The 529 account is an asset that may affect your child’s eligibility of financial aid (loans and grants). If the parent or student owns the 529 account, then the college financial aid office will only take into consideration 5.64% of the entire value for calculating expected family contribution.

I will encourage my children to place their money in an IRA or Roth IRA when are at the age where they begin to work – even odd jobs after school.  The reason for this is that the value of an IRA (for both parents and children) cannot be used to negatively impact eligibility for educational financial aid, however, it cannot be used for education (unless they plan to go to college when they are 59 and a half years old.)

Some of you are probably thinking that your children (or really, you) should be able to have the money available to pay for college costs when they are 18 rather than making your children responsible for a large education loan. Let’s take a look at the cost difference between using a 529, or taking the money and invest in a Roth IRA.

Eighteen years from now (say 2028) when your newborn turns 18, you decide to send them to a public college.  You will need to save $105,000 to pay for 4 years of tuition and fees assuming a 2010 yearly cost of $7000 and a tuition inflation rate of 7%.  For a private college or university you will need about $320,000.  Let’s stick with the public college option for our estimates.
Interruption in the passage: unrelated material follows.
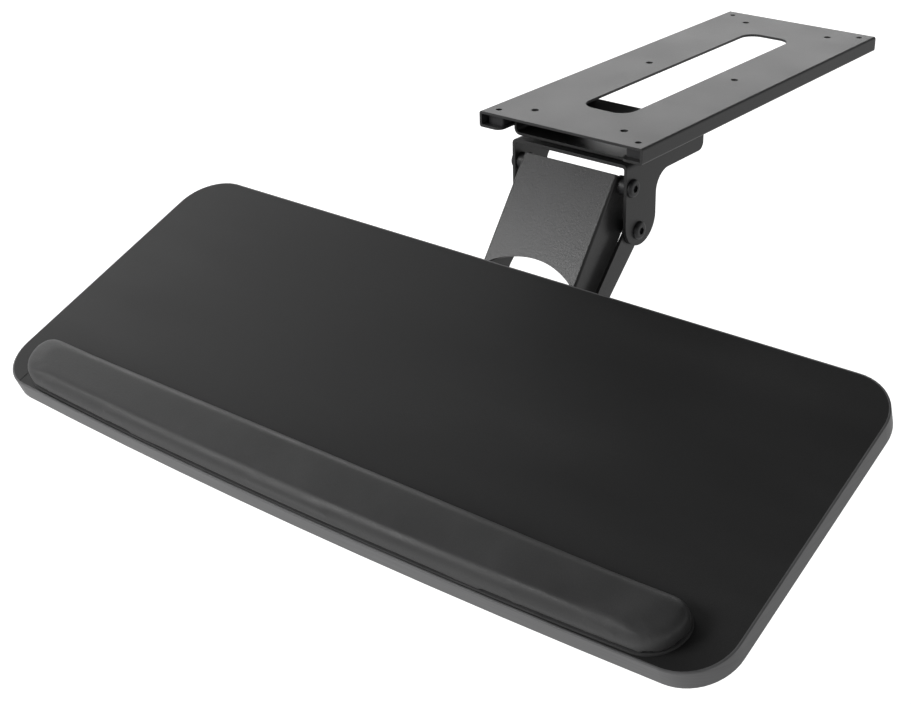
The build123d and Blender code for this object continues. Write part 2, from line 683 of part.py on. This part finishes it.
with BuildPart() as tray_board:
    with BuildSketch(tray_top.offset(-LAMINATE)):
        add(tray_outline(BAND))
    extrude(amount=LAMINATE - TRAY_THICK)
    with BuildSketch(tray_top.offset(-TRAY_THICK)):
        with Locations((0, PLATE_CENTRE)):
            with GridLocations(2 * WOOD_SCREW_X, WOOD_SCREW_PITCH, 2, 3):
                Circle(WOOD_SCREW_R + RUNNING)
    extrude(amount=WOOD_SCREW_BITE + RUNNING, mode=Mode.SUBTRACT)
save(tray_board, "tray_board")

with BuildPart() as edge_band:
    with BuildSketch(tray_top):
        add(tray_outline(0))
    extrude(amount=-TRAY_THICK)
    band_rims = edge_band.faces().sort_by(off_tray)
    fillet(band_rims[-1].edges() + band_rims[0].edges(), BAND_ROUND)
    with BuildSketch(tray_top):
        add(tray_outline(BAND))
    extrude(amount=-TRAY_THICK, mode=Mode.SUBTRACT)
save(edge_band, "edge_band")


# ================================================================ wrist pad and its seat
def pad_layer(bottom, top, inset):
    """A slab of the pad: straight at the back, following the tray's bowed front."""
    half = PAD_HALF - inset
    back = PAD_BACK - inset
    front = -TRAY_DEPTH / 2 + PAD_INSET + inset
    with BuildPart() as layer:
        with BuildSketch(tray_top.offset(bottom)):
            with BuildLine():
                Polyline((half, front), (half, back), (-half, back), (-half, front))
                ThreePointArc((-half, front), (0, front - TRAY_BOW), (half, front))
            make_face()
        extrude(amount=top - bottom)
        corners = layer.edges().filter_by(off_tray).sort_by(across_tray)
        fillet(corners[:2], PAD_FRONT_CORNER - inset)
        corners = layer.edges().filter_by(off_tray).sort_by(across_tray)
        fillet(corners[-2:], PAD_BACK_CORNER - inset)
    return layer


# The seat is open towards the tray's front edge, so no thin strip is left there.
with BuildPart() as tray_laminate:
    with BuildSketch(tray_top):
        add(tray_outline(BAND))
    extrude(amount=-LAMINATE)
    with BuildSketch(tray_top) as pad_seat:
        with Locations((0, PAD_BACK)):
            Rectangle(2 * PAD_HALF, TRAY_DEPTH / 2, align=(Align.CENTER, Align.MAX))
        fillet(pad_seat.vertices().sort_by(Axis.Y)[-2:], PAD_BACK_CORNER)
    extrude(amount=-PAD_SEAT, mode=Mode.SUBTRACT)
save(tray_laminate, "tray_laminate")

save(pad_layer(-PAD_SEAT, PAD_BASE, 0), "wrist_pad_base")

wrist_pad_cushion = pad_layer(PAD_BASE, PAD_HEIGHT, PAD_SKIN_INSET)
with wrist_pad_cushion:
    fillet(wrist_pad_cushion.faces().sort_by(off_tray)[-1].edges(), PAD_ROUND)
save(wrist_pad_cushion, "wrist_pad_cushion")
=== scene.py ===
"""Camera, light, materials and the soft wrist pad of the adjustable keyboard tray.

Metres, in the frame of the CAD model: the origin is the centre of the track's top
face, +X the user's right, +Y away from the user, +Z up.
"""
import math

import bpy
from mathutils import Matrix, Vector


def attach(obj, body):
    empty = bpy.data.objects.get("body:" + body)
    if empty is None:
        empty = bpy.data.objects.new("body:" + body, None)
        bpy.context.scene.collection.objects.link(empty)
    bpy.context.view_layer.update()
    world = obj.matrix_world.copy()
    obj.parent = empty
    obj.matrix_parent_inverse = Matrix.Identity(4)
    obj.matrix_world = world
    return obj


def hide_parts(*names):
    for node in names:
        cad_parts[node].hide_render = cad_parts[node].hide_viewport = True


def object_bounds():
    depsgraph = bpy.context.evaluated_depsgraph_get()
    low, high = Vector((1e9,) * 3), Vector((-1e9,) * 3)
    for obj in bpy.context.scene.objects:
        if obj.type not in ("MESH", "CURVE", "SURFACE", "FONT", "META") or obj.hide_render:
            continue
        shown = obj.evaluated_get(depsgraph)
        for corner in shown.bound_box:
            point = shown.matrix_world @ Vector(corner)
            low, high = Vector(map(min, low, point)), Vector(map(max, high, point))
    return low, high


FLOOR_DROP = 0.45               # floor below the lowest point of the object
FLOOR_SIZE = 30.0
FLOOR_GLOW = 0.95               # the floor is lit from below, like a photographer's table
WORLD_STOPS = [                 # brightness from straight down (0) to straight up (1)
    (0.0, 0.75),
    (0.44, 0.70),
    (0.5, 0.80),
    (0.56, 0.60),
    (0.7, 0.25),
    (0.85, 0.12),
    (1.0, 0.10),
]
WORLD_LEFT = 1.15               # share of that brightness on the left
WORLD_RIGHT = 0.75
LIGHTS = {                      # place, target, size and power of each soft box
    "back_box": ((-1.9, 2.2, 1.1), (0.0, -0.1, -0.05), (2.8, 1.4), 22.0),
    "left_box": ((-2.4, 0.1, 1.0), (-0.1, -0.3, -0.1), (1.4, 1.2), 10.0),
    "front_box": ((-1.3, -1.95, 1.0), (0.0, -0.2, -0.08), (1.0, 0.8), 22.0),
}

CAMERA_PLACE = (0.6565, -1.0653, 0.3711)
CAMERA_AXES = (                 # right, up and back, as rows
    (0.79834, 0.60220, -0.00336),
    (-0.27806, 0.37356, 0.88495),
    (0.53417, -0.70556, 0.46568),
)
CAMERA_LENS = 62.26
CAMERA_SHIFT = (-0.0979, 0.0331)

TRAY_TILT = math.radians(21.4)
TRAY_CENTRE = Vector((0.0, -0.3554, -0.1316))   # middle of the tray's top face
TRAY_SLOPE = Vector((0.0, math.cos(TRAY_TILT), math.sin(TRAY_TILT)))
TRAY_OUT = Vector((0.0, -math.sin(TRAY_TILT), math.cos(TRAY_TILT)))
PAD_BASE = 0.002                # height of the pad's backing above the tray
PAD_VOXEL = 0.0025
PAD_PRESSURE = 3.0
PAD_FRAMES = 20
PAD_RELAX = 5                   # smoothing steps of the filled skin
PAD_GLUED = 0.005               # the skin below this height does not move
PAD_SWELL = 0.0010              # furthest the skin may move as the pad fills

EDGE_ROUND = 0.0005             # shading radius of cut sheet edges
SMALL_EDGE_ROUND = 0.0003       # and of screws, rods and washers


# ---------------------------------------------------------------- camera
def make_camera():
    """The viewpoint: in front and to the right of the tray, looking down on it."""
    data = bpy.data.cameras.new("camera")
    data.sensor_width = 36.0
    data.lens = CAMERA_LENS
    data.shift_x, data.shift_y = CAMERA_SHIFT
    camera = bpy.data.objects.new("camera", data)
    turn = Matrix(CAMERA_AXES).transposed().to_4x4()
    camera.matrix_world = Matrix.Translation(CAMERA_PLACE) @ turn
    bpy.context.collection.objects.link(camera)
    bpy.context.scene.camera = camera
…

The annual contribution limit for a 529 college savings plans is set by the federal gift-tax exclusion limit. As of 2008, the current limit is $13,000. If you are married, your spouse may elect to split the gifts made to purchase a tuition certificate for a beneficiary, thereby doubling the amount of the annual gift tax exclusion—from $13,000 to $26,000.  The question here is, “can you afford to save $26,000 or even $13,000 a year above your own retirement account contributions.  Actually, you dont have to.  With a monthly payment of $251 with an estimated rate of return of 6%, you will have saved the $105,000 needed for the 4year public college for one child.  If you have dreams of sending the one child to a private college, expect to contribute 800 to 1000 monthly – coming close to meeting the federal limit.  Remember that this is for one beneficiary, so if you have more than one child you expect to send to college, you may not be able to save enough.
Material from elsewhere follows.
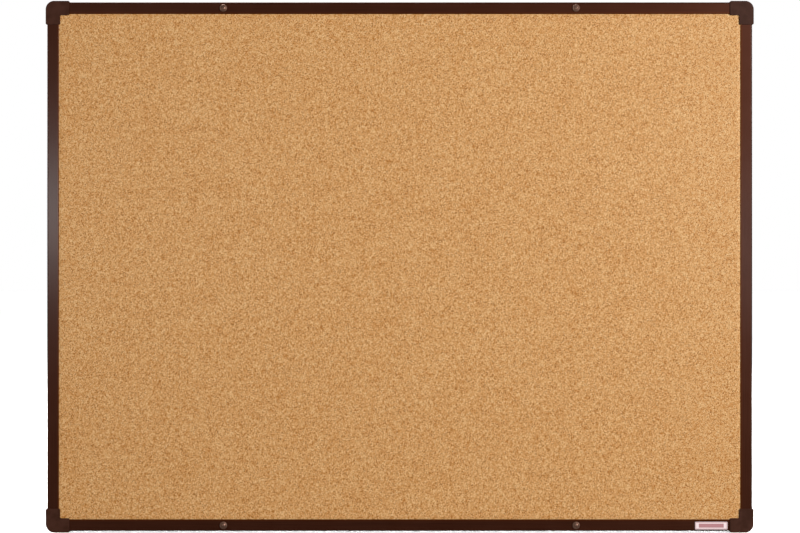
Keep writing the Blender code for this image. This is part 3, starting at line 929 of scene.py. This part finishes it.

Instead think about starting your child off with their own Roth IRA.  Usually you can have one set up when they rach some working age – say 14.  If you take that same $250 a month (starting when they are 14) until they can afford to pay that themselves, by the time they reach 65, they will save $2,010,976.39 over 51 years.  If they up their yearly amount to $5000 (above their 401K) when they are employeed, that number will be greater. Any earnings on a Roth IRA are tax exempt.

If your child chooses not to go to college, you have options:

  • You can leave the account open for future use—for up to 30 years (so maybe your grandchildren can benefit)
  • You can change the beneficiary to another “member of the family,” within the federal 529 rules—even yourself!
  • You can also take a refund adjusted for fund performance (a penalty on your investment).

There is no right or wrong answer – just an answer that you feel comfortable with. 

Consider also doing both. You may also weigh the costs to you for funding the 529 for 10 to 18 years as well as putting your children on the path to a comfortable retirement by teaching them to invest early in an IRA or Roth IRA.  One of the things you need to look at is how the contributions to a 529 plan affect your ability to save for your own retirement.  You may think it is selfish to think of yourself before your children’s education. Loans may help to build their credit rating portfolio.  Saving for yourself first does provide you with a comfortable retirement making you less of a burden on your adult children, plus you can leave the gains you make with your own investments  as a legacy for your children instead of your investments going to a college or university.

As an older dad, I will be turning 60 when my oldest graduates from college in 2022. If I feel so generous, I can certainly help her and her two younger siblings from either my wife’s IRA or my Roth IRA. 

I would say that much of what I invest now toward my kids is time.  I help to focus their growing minds on some things and expand them for all things.  Perhaps, if we are lucky, a scholarship is in the realm of possibilities for all of them.  If not, perhaps a government paid education at the U.S. Merchant Marine Academy catches their interest.